At the beginning of last year, the federal government issued some pretty rigorous recommendations for exercise. Instead of the previous: cumulative 30 minutes, four days a week, the new prescription recommends 60 minutes of moderate exercise daily and 60-90 minutes of moderate to intense exercise for weight loss.
Moderate exercise includes activities like brisk walking, raking leaves, dancing, and playing with children. It does not, however, include most housework, shopping, walking around your house while you talk on the phone, or sex (sorry). These things fall strictly into the ‘light exercise’ category. So while I am not a big believer in the “no pain, no gain” theory of exercise, I also don’t want you to fool yourself that you are getting great cardiovascular benefits while you unload your dishwasher.
So that brings us to you. You’ve decided you’re not going out, and you need to find some way to burn calories at home. You have a few choices.
My personal favorite is to pump up the volume on my stereo and bop around the house like a maniac, for forty minutes or so. No mere ten minute, Ferris Bueller’s Day Off, air guitar kind of thing will do. If you want real cardio, it has to be a serious full-out Fame, Flashdance or Fred Astaire. Good for your heart and lungs. Good for ridding yourself of any unwanted self-consciousness.
Another choice for at-home cardio is to take a tip from the military. In this category, I like Navy Seal exercises in particular. Because these guys have to be able to react quickly in combat situations, they use a lot of plyometric exercise in their workouts.
Plyometric refers to exercises that combine power and speed. There are a few moves in particular that I like to use at home, because they are fun, challenging, and good for small spaces.
One is the Eight Count Body Builder, a military classic that works a remarkable number of muscle groups and will have you huffing and puffing in no time. It is similar to the ‘squat thrusts’ that a client of mine reminded me, some of us used to do in primary school gym class.
Start in a standing position. Move to a squat with hands shoulder width on the floor. Jump your legs straight back. Drop to a pushup (no pushups for you? Just hang out in the plank). From this position, kick your legs apart, then together again. Jump back to your original squat position, and stand up. Then do it again, and again, and again.
Add to the Eight Count Body Builder, some jumping jacks, maybe some running in place, a bunch of knee raises, and another Navy Seal exercise called a Star Jumper, (a squat from which you catapult yourself into the air with your hands up, returning to the squat position), and you have a mighty fine cardio workout that will burn a bunch of calories without having to leave your cozy abode.
For strength conditioning, look to isometric exercises, such as Pilates and Yoga moves for phenomenal, not-to-be-reproduced at the gym, toning, core strength and flexibility.
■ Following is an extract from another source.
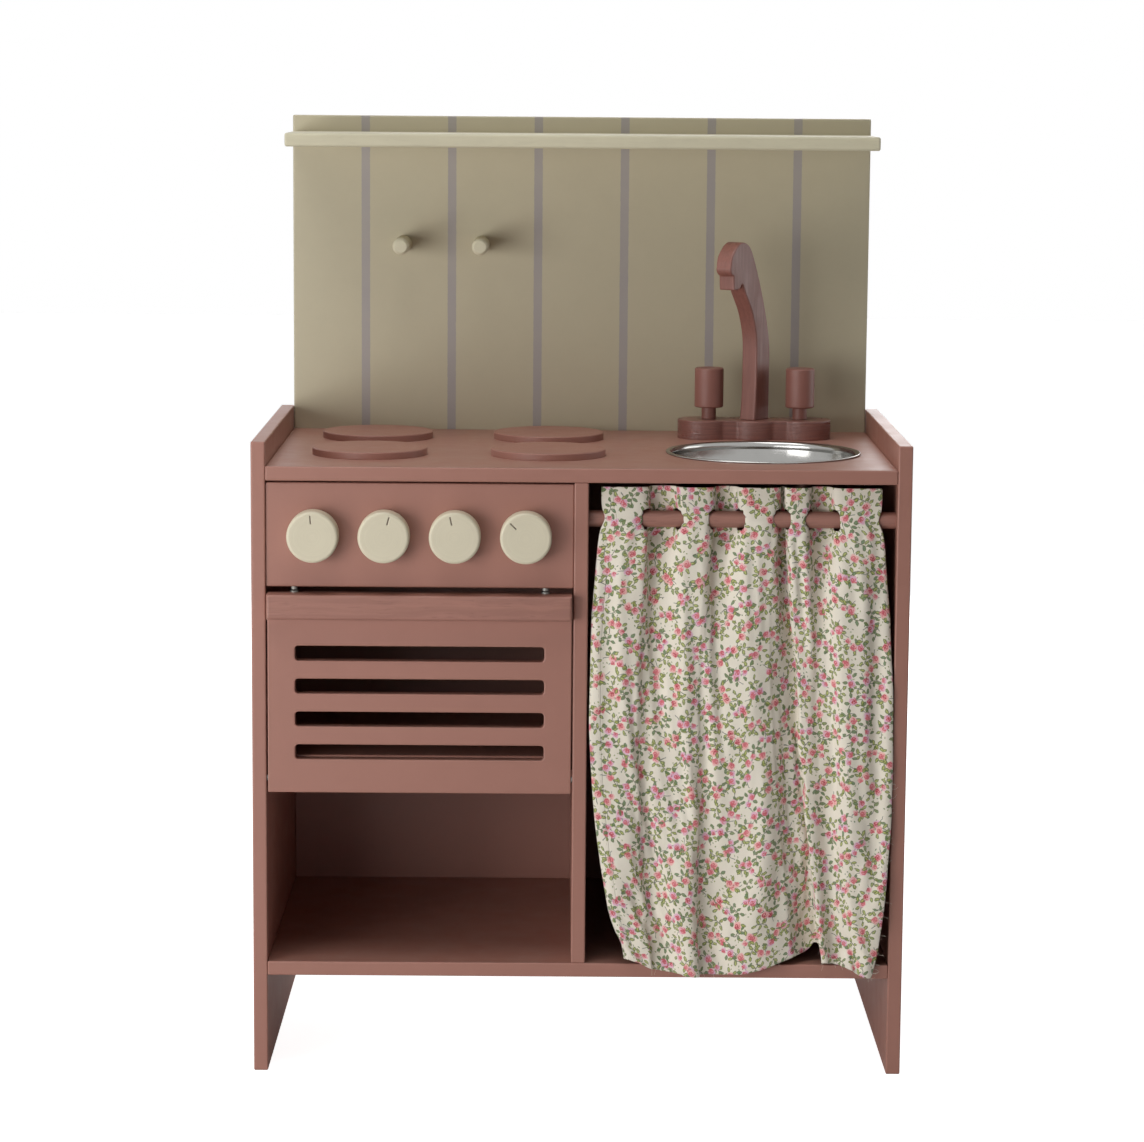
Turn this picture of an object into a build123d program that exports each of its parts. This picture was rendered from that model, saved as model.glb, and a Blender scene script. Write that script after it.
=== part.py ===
import os
from math import cos, radians, sin

from build123d import *

# Toy kitchen. X runs to the right, Y from front to back and Z up, with the origin on the
# floor, under the middle of the object's box. All sizes are in millimetres.

# Driving dimensions
case_width = 550
case_depth = 320
board = 12                     # thickness of the case boards
thin_board = 10                # thickness of the back panel and the splashback
side_height = 538
worktop_top = 517.5
shelf_top = 95.5
overall_height = 803
edge_round = 1.2               # softened edges of the painted boards
knob_stand_out = 17            # the knobs are the foremost pieces

# Places worked out from the driving dimensions
front = -(case_depth - knob_stand_out) / 2      # Y of the front plane of the case
inner = case_width / 2 - board                  # X of the side panels' inner faces
half_divider = board / 2
board_front = case_depth - thin_board           # distance from front plane to splashback
worktop_bottom = worktop_top - board
shelf_bottom = shelf_top - board
bay_middle = -(inner + half_divider) / 2        # X of the middle of the oven bay

# Control panel and knobs
panel_recess = 2
panel_bottom = 416.5
panel_gap = 1.4                # shadow line under the worktop
knob_radius = 21.5
knob_spacing = 59
knob_height = 460.5
knob_clearance = 0.5
knob_angles = [-5, 16, -12, -45]                # clockwise from upright, seen from the front
bolt_radius = 2.5
bolt_head_radius = 4.5
bolt_head_height = 3
washer_radius = 6
washer_thickness = 1
running_gap = 0.05             # radial clearance of turning fits
press_gap = 0.02               # radial clearance of pressed and glued fits
knob_edge_round = 2.6
mark_size = (1.1, 1.4, 7)      # the engraved mark: width, twice its depth, length
mark_radius = 14.6             # from the knob's middle to the mark's middle
bolt_hold = 10                 # how far a bolt goes into its knob

# Oven door
door_side_gap = 1.2
door_bottom = 241.7
door_top = 411.4
handle_height = 21
handle_thickness = 12
slot_count = 4
slot_width = 208.6
slot_height = 12.6
slot_pitch = 28
first_slot_height = 276.5
slot_corner = 3
pivot_height = 253
pivot_radius = 2.5
pivot_reach = 8                # how far each pin reaches into the boards beside the door
pin_hold = 20                  # how far each pin goes into the door
catch_offset = 105             # catches on each side of the bay's middle
catch_depth = 7
magnet_radius = 3
magnet_length = 10
magnet_bottom = 413.8          # the magnets stand a little out of the panel's lower edge
strike_radius = 3.5
strike_thickness = 1.4
strike_shank_radius = 1.6
strike_shank_length = 12
oven_floor_bottom = 259.5
oven_floor_front = 13

# Splashback, ledge and pegs
ledge_depth = 100
ledge_top = 788.5
ledge_half_width = 262.5
backboard_half_width = 262.6
peg_radius = 7.4
peg_length = 60
peg_spots = [-162, -91]
peg_height = 687.5
tenon_radius = 4
tenon_length = 8

# Hob
hob_radius = 49.3
hob_thickness = 6
hob_columns = {"left": -181.5, "right": -28.3}
hob_rows = {"front": 102, "rear": 238}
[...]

Otherwise, make friends with one of those big stability balls, some free weights, or ankle weights, and maybe a weighted exercise ball, or one of those stretchy exercise bands. In reality, pretty much anything you do with free weights (if they are of adequate size, say, no less than four or five pounds) is good exercise. Do bicep curls, lunges, side leg lifts, squats, or rows with weights and suddenly you are talking some real exercise at home.
And that’s really the point isn’t it. Exercise is about getting your body in motion, and challenging your muscles in new ways. It is not about trendy gym clothes, pulsing music, and Nautilus machines.
A crunch is a crunch, whether you do it on your rug in your pajamas, or on the thick black mats at the gym. As long as you exert the same effort, it is exactly the same exercise, and will have exactly the same results. And sometimes staying in your pajamas is just the self-indulgence you need to get you exercising at all.